Dear all,

I am starting to use Eigen library in the context of statistical modelling. I need to solve a linear system using only the lower triangular matrix from the Cholesky decomposition of a SPD matrix. My goal is to compute C^{-1/2} V^{-1/2} where V^{-1/2} and C are known matrices.
For general matrix class MatrixXd I can do using the code below. But, now I would like to do the same using the SparseMatrix class. I tried to adapt my code, but it did not work. Any help will be welcome.
## Using MatrixXd

Code: Select all

const Map<MatrixXd> Omega(as<Map<MatrixXd> >(Omegas));
const Map<MatrixXd> invSqrtV(as<Map<MatrixXd> >(invSqrtVs));
MatrixXd LT = Omega.llt().matrixL().solve(invSqrtV);


## Using SparseMatrix

Code: Select all

const SparseMatrix<double> Omega(as<SparseMatrix<double> >(Omegas));
const SparseMatrix<double> invSqrtV(as<SparseMatrix<double> >(invSqrtVs));
Eigen::SimplicialLLT<SparseMatrix<double>, Eigen::Lower> solver;
SparseMatrix<double>  LT = solver.compute(Omega).matrixL().solve(invSqrtV); // It does not work.


Thank you in advance.

For sparse matrice, the input matrix has to be reordered to reduce fill-in and make the Cholesky decomposition tractable.
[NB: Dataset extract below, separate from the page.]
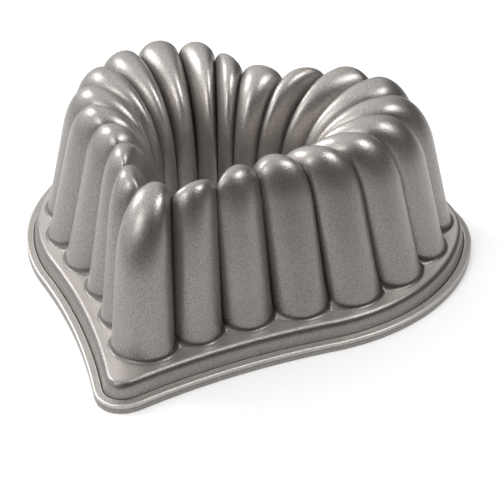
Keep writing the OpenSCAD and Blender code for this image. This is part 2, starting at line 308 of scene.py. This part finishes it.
def fillet_row(cols, angle):
    """Row of the fillet at the flutes' feet, from the plateau, angle 0, to the wall."""
    across, share = cols[:, 1], 1 - math.cos(angle)
    edge = edge_out(across, VALLEY_FILL)
    out = edge + (FLUTE_DEPTH * bulge(across) - edge) * share + FOOT_FILLET * (1 - math.sin(angle))
    height = PLATEAU_H + (foot_low(across) - PLATEAU_H + FOOT_FILLET) * share
    return np.column_stack([foot_point(flute_place(cols), -out), height])


def batter_edge(cols):
    """Row where the batter side's wall meets the underside of the plateau."""
    edge = edge_out(cols[:, 1], VALLEY_FILL - WALL / FLUTE_DEPTH)
    points = foot_point(flute_place(cols, WALL), WALL - edge)
    return np.column_stack([points, np.full(len(cols), PLATEAU_H - WALL)])


def nearest_length(arcs, points):
    """Lengths from the tip at which the arcs come nearest to points on the right."""
    best, found, before = np.full(len(points), np.inf), np.zeros(len(points)), 0.0
    for centre, radius, first, last, sign in arcs:
        way = points - centre
        middle = (first + last) / 2
        turned = np.arctan2(way[:, 1], way[:, 0]) - middle
        turned = middle + (turned + math.pi) % (2 * math.pi) - math.pi
        angle = np.clip(turned, min(first, last), max(first, last))
        gap = np.linalg.norm(way - radius * np.column_stack([np.cos(angle), np.sin(angle)]), axis=1)
        closer = gap < best
        best[closer] = gap[closer]
        found[closer] = before + radius * np.abs(angle[closer] - first)
        before += radius * abs(last - first)
    return found


def rim_row(cols, inset, height):
    """Row of the rim at an inset from its outline, each point nearest to its flute's foot."""
    place = wrapped(cols[:, 0] + cols[:, 1] / 2)
    length = nearest_length(RIM_ARCS, foot_point(np.abs(place), 0.0))
    edge = fillet_row(np.abs(cols), 0.0)[:, :2]
    on_tip = np.minimum(nearest_length(RIM_ARCS, edge), TIP_PULL * np.abs(cols[:, 1]))
    points = point_along(RIM_ARCS, np.where(cols[:, 0] == 0, on_tip, length), inset)
    points[:, 0] *= np.where(place < 0, -1, 1)
    return np.column_stack([points, np.full(len(cols), height)])


def rim_profile():
    """Rows of the rim's outside, from the outer foot to the plateau: inset, height and a colour factor that
    paints highlights, light and shade and the dark seam line.
    """
    ledge_top = EDGE_H + LEDGE_RISE
    slope = SEAM_W * LEDGE_RISE / LEDGE_W
    quarter = np.linspace(0, math.pi / 2, EDGE_STEPS + 1)
    made = [(0, 0, 1), (0, SEAM_H - SEAM_W, 1), (0, SEAM_H, SEAM_AND_SHADE_TONE), (0, SEAM_H + SEAM_W, 1)]
    # Painted highlights along the rim's two rounded edges: the outer edge here, and the ledge's inner edge
    # below
    made += [(EDGE_R * (1 - math.cos(angle)), EDGE_H - EDGE_R * (1 - math.sin(angle)), EDGE_HIGHLIGHT_TONE)
             for angle in quarter]
    made += [(EDGE_R + SEAM_W, EDGE_H + slope, 1), (LEDGE_W - EDGE_R - SEAM_W, ledge_top - slope, 1)]
    made += [(LEDGE_W - EDGE_R * (1 - math.sin(angle)), ledge_top - EDGE_R * (1 - math.cos(angle)),
              EDGE_HIGHLIGHT_TONE) for angle in quarter]
    # Painted shade in the gutter at the step's foot
    made += [(LEDGE_W + GUTTER_IN, ledge_top - GUTTER_H, SEAM_AND_SHADE_TONE),
             (LEDGE_W + STEP_FOOT_IN, ledge_top + STEP_FOOT_RISE, 1)]
    # The roll up to the plateau: painted shade from the step's top to its middle, then painted light rising
    # to the plateau's
    for angle in np.linspace(0, math.pi / 2, ROLL_STEPS + 1):
        turned = 2 * angle / math.pi
        dark, pale = min(1.0, 2 * turned), max(0.0, 3 * turned - 2)
        made.append((LEDGE_W + STEP_LEAN + PLATEAU_R * (1 - math.cos(angle)),
                     PLATEAU_H - PLATEAU_DROP * (1 - math.sin(angle)),
                     1 + (ROLL_SHADE_TONE - 1) * dark + (PLATEAU_LIGHT_TONE - ROLL_SHADE_TONE) * pale))
    return made


def all_rows(cols):
    """Rows of points all over the skin, outside first, and for each row a colour factor of painted light
    and shade, 1 where none is painted.
    """
    rises = [0.5 * (k + 1) / WALL_STEPS for k in range(WALL_STEPS)]
    rises += [0.5 + 0.5 * (k + 1) / SHOULDER_STEPS for k in range(SHOULDER_STEPS)]
    falls = rises[-2::-1]
    rim_inside = [(LEDGE_W + STEP_LEAN + PLATEAU_R + WALL * RIM_WEB_SHARE, PLATEAU_H - WALL),
                  (SEAT_W + STEP_LEAN, PLATEAU_H - WALL - PLATEAU_R), (SEAT_W, 0)]
    rows, painted_lights_and_seam = [], []
    for inset, height, painted_light_and_seam in rim_profile():
        rows.append(rim_row(cols, inset, height))
        painted_lights_and_seam.append(painted_light_and_seam)
    # The fillet at the flutes' feet: painted light on the plateau where it starts, painted shade over the
    # fillet itself
    for step in range(FILLET_STEPS + 1):
        rows.append(fillet_row(cols, math.pi / 2 * step / FILLET_STEPS))
        painted_lights_and_seam.append(PLATEAU_LIGHT_TONE if step == 0 else SEAM_AND_SHADE_TONE if step < FILLET_STEPS else 1)
    for rise in rises:
        rows.append(outer_wall(cols, rise))
        painted_lights_and_seam.append(1)
    # Painted light inside the tube, full on its lower half and fading out towards the crown line
    for rise in falls + [0]:
        rows.append(tube_wall(cols, rise))
        painted_lights_and_seam.append(TUBE_LIGHT_TONE + (1 - TUBE_LIGHT_TONE) * max(0.0, 2 * rise - 1))
    rows += [tube_wall(cols, rise, WALL) for rise in [0] + rises]
    rows += [outer_wall(cols, rise, WALL) for rise in falls]
    rows += [batter_edge(cols)]
    rows += [rim_row(cols, *at) for at in rim_inside]
    return np.array(rows), np.array(painted_lights_and_seam + [1] * (len(rows) - len(painted_lights_and_seam)), dtype=float)


def way_out(azimuth, elevation):
    """Direction away from the pan, at an azimuth from the front and an elevation in degrees."""
    turn, rise = math.radians(azimuth), math.radians(elevation)
    return Vector((math.sin(turn) * math.cos(rise), -math.cos(turn) * math.cos(rise), math.sin(rise)))


def make_camera():
    turn, back = math.radians(AZIMUTH), way_out(AZIMUTH, ELEVATION)
    right = Vector((math.cos(turn), math.sin(turn), 0))
    axes = Matrix((right, back.cross(right), back)).transposed()
    axes = axes @ Matrix.Rotation(-math.radians(ROLL), 3, "Z").inverted()
    data = bpy.data.cameras.new("camera")
    data.sensor_width = SENSOR_MM
    data.lens = FOCAL_PX * SENSOR_MM / IMAGE_W
    data.shift_x = -CENTRE_X_PX / IMAGE_W
    data.shift_y = CENTRE_Y_PX / IMAGE_W
    data.clip_start, data.clip_end = CLIP_NEAR, CLIP_FAR
    camera = bpy.data.objects.new("camera", data)
    target = Vector((0, -MIDDLE_Y / MM_PER_M, 0))
    camera.matrix_world = Matrix.Translation(target + back * DISTANCE_MM / MM_PER_M) @ axes.to_4x4()
    bpy.context.scene.collection.objects.link(camera)
    bpy.context.scene.camera = camera


def cast_skin(name, rows, painted_lights_and_seam):
    """A closed mesh over rows that join end to end and columns that go all round, with a colour factor a
    row for painted light and shade.
    """
    high, around = rows.shape[:2]
    points = rows.reshape(-1, 3) - np.array([0, MIDDLE_Y, 0])
    # More columns catch the heart's widest points, a hair outside the CAD model's chords
    points[:, :2] *= np.minimum(1, np.array(CAD_BOX[1][:2]) * MM_PER_M / points[:, :2].max(axis=0))
    here = np.arange(around)
    there = (here + 1) % around
    faces = []
    for row in range(high):
        low, top = row * around, (row + 1) % high * around
        faces.append(np.column_stack([low + here, low + there, top + there, top + here]))
    mesh = bpy.data.meshes.new(name)
    mesh.from_pydata((points / MM_PER_M).tolist(), [], np.vstack(faces).tolist())
    mesh.validate()
    mesh.shade_smooth()
    # The rows' painted light and shade, and the dark seam line, as a point attribute
    mesh.attributes.new("painted_light_and_seam", "FLOAT", "POINT").data.foreach_set("value", np.repeat(painted_lights_and_seam, around))
    piece = bpy.data.objects.new(name, mesh)
    bpy.context.scene.collection.objects.link(piece)
    return piece


def sharpen(piece, angle):
    """Marks the creases: valleys between flutes, and the rim's corners."""
    form = bmesh.new()
    form.from_mesh(piece.data)
    for edge in form.edges:
        if edge.calc_face_angle(0) > angle:
            edge.smooth = False
    form.to_mesh(piece.data)
    form.free()


def noise(tree, place, scale, detail):
    made = tree.nodes.new("ShaderNodeTexNoise")
    made.inputs["Scale"].default_value = scale
    made.inputs["Detail"].default_value = detail
    tree.links.new(place, made.inputs["Vector"])
    return made.outputs["Fac"]


def ranged(tree, value, span, levels, soft=False):
    """A value brought from a span to levels, evenly or with soft ends."""
    made = tree.nodes.new("ShaderNodeMapRange")
    made.interpolation_type = "SMOOTHSTEP" if soft else "LINEAR"
    for name, number in zip(("From Min", "From Max", "To Min", "To Max"), (*span, *levels)):
        made.inputs[name].default_value = number
    tree.links.new(value, made.inputs["Value"])
    return made.outputs["Result"]


def joined(tree, operation, first, second):
    made = tree.nodes.new("ShaderNodeMath")
    made.operation = operation
    tree.links.new(first, made.inputs[0])
    tree.links.new(second, made.inputs[1])
    return made.outputs["Value"]


def vector_node(tree, operation, vector, constant):
    """A vector operation on a socket and a constant vector."""
    made = tree.nodes.new("ShaderNodeVectorMath")
    made.operation = operation
    tree.links.new(vector, made.inputs[0])
    made.inputs[1].default_value = constant
    return made.outputs["Value"]


def principled(name):
    material = bpy.data.materials.new(name)
    material.use_nodes = True
    return material, material.node_tree, material.node_tree.nodes["Principled BSDF"]


def cast_aluminium():
    """Grey metal with a fine grain, lighter and darker by the rows' painted light and shade and the dark
    seam line.
    """
    material, tree, shader = principled("cast_aluminium")
    shader.inputs["Metallic"].default_value = METAL_SHARE
    place = tree.nodes.new("ShaderNodeTexCoord").outputs["Object"]
    grain = noise(tree, place, GRAIN_PER_M, GRAIN_DETAIL)
    cloud = noise(tree, place, CLOUDS_PER_M, CLOUD_DETAIL)
    # Painted light and shade from the rows, with the dark seam line, scale the grain's colour
    painted_light_and_seam = tree.nodes.new("ShaderNodeAttribute")
    painted_light_and_seam.attribute_name = "painted_light_and_seam"
    shade = joined(tree, "MULTIPLY", ranged(tree, grain, NOISE_SPAN, GRAIN_SWING), painted_light_and_seam.outputs["Fac"])
    colour = tree.nodes.new("ShaderNodeVectorMath")
    colour.operation = "SCALE"
    colour.inputs[0].default_value = METAL
    tree.links.new(shade, colour.inputs["Scale"])
    tree.links.new(colour.outputs["Vector"], shader.inputs["Base Color"])
    tree.links.new(ranged(tree, cloud, NOISE_SPAN, ROUGHNESS), shader.inputs["Roughness"])

    bump = tree.nodes.new("ShaderNodeBump")
    bump.inputs["Strength"].default_value = 1.0
    bump.inputs["Distance"].default_value = GRAIN_RELIEF
    tree.links.new(grain, bump.inputs["Height"])
    tree.links.new(bump.outputs["Normal"], shader.inputs["Normal"])
    return material


def make_floor():
    """Floor that is palest round the pan, and glows for the camera and, in part, for mirrors."""
    bpy.ops.mesh.primitive_plane_add(size=FLOOR_SIDE, location=(0, 0, -FLOOR_UNDER))
    floor = bpy.context.object
    floor.name = "floor"
    material, tree, shader = principled("floor")
    shader.inputs["Roughness"].default_value = FLOOR_ROUGHNESS
    shader.inputs["Specular IOR Level"].default_value = 0.0
    shader.inputs["Emission Color"].default_value = (FLOOR_PALE, FLOOR_PALE, FLOOR_PALE, 1)
    place = tree.nodes.new("ShaderNodeTexCoord").outputs["Object"]
    away = vector_node(tree, "DISTANCE", place, FLOOR_MIDDLE)
    level = ranged(tree, away, FLOOR_FADE, (FLOOR_PALE, FLOOR_GREY), soft=True)
    tree.links.new(level, shader.inputs["Base Color"])

    glow = ranged(tree, level, (FLOOR_PALE, FLOOR_GREY), FLOOR_GLOW)
    rays = tree.nodes.new("ShaderNodeLightPath").outputs
    mirrored = ranged(tree, rays["Is Glossy Ray"], (0, 1), (0, FLOOR_MIRRORED))
    seen = joined(tree, "MAXIMUM", rays["Is Camera Ray"], mirrored)
    tree.links.new(joined(tree, "MULTIPLY", seen, glow), shader.inputs["Emission Strength"])
    floor.data.materials.append(material)


def softbox(name, azimuth, elevation, side, watts):
    data = bpy.data.lights.new(name, "AREA")
    data.shape = "RECTANGLE"
    data.size, data.size_y = side, side
    data.energy = watts
    lamp = bpy.data.objects.new(name, data)
    place = way_out(azimuth, elevation) * SOFTBOX_AWAY
    aim = (Vector(SOFTBOX_TARGET) - place).to_track_quat("-Z", "Y")
    lamp.matrix_world = Matrix.Translation(place) @ aim.to_matrix().to_4x4()
    bpy.context.scene.collection.objects.link(lamp)


def studio_world():
    """Room that is bright above, behind and on the left, and dark in front on the right."""
    world = bpy.data.worlds.new("studio")
    world.use_nodes = True
    tree = world.node_tree
    way = tree.nodes.new("ShaderNodeTexCoord").outputs["Generated"]
    facing = vector_node(tree, "DOT_PRODUCT", way, Vector(WORLD_BRIGHT_WAY).normalized())
    background = tree.nodes["Background"]
    background.inputs["Color"].default_value = (1, 1, 1, 1)
    tree.links.new(ranged(tree, facing, WORLD_EDGE, WORLD_LEVELS, soft=True), background.inputs["Strength"])
    bpy.context.scene.world = world


make_camera()
pan = cast_skin("heart_pan", *all_rows(columns()))
sharpen(pan, math.radians(CREASE))
pan.data.materials.append(cast_aluminium())
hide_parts("pan")
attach(pan, "root")
make_floor()
studio_world()
for each in SOFTBOXES:
    softbox(*each)
bpy.context.scene.view_settings.view_transform = "Standard"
Two options:

1 - your matrix Omega is already well structured (e.g., non-zeros are nearby the diagonal) in which case you can use NaturalOrdering<int> as the third template parameter of SimplicialLLT to by-pass this reordering.

2 - you need to take into account the permutation returned by solver.permutationP() or solver.permutationPinv(); Recall that P is such that: P A P^-1 = L L^T.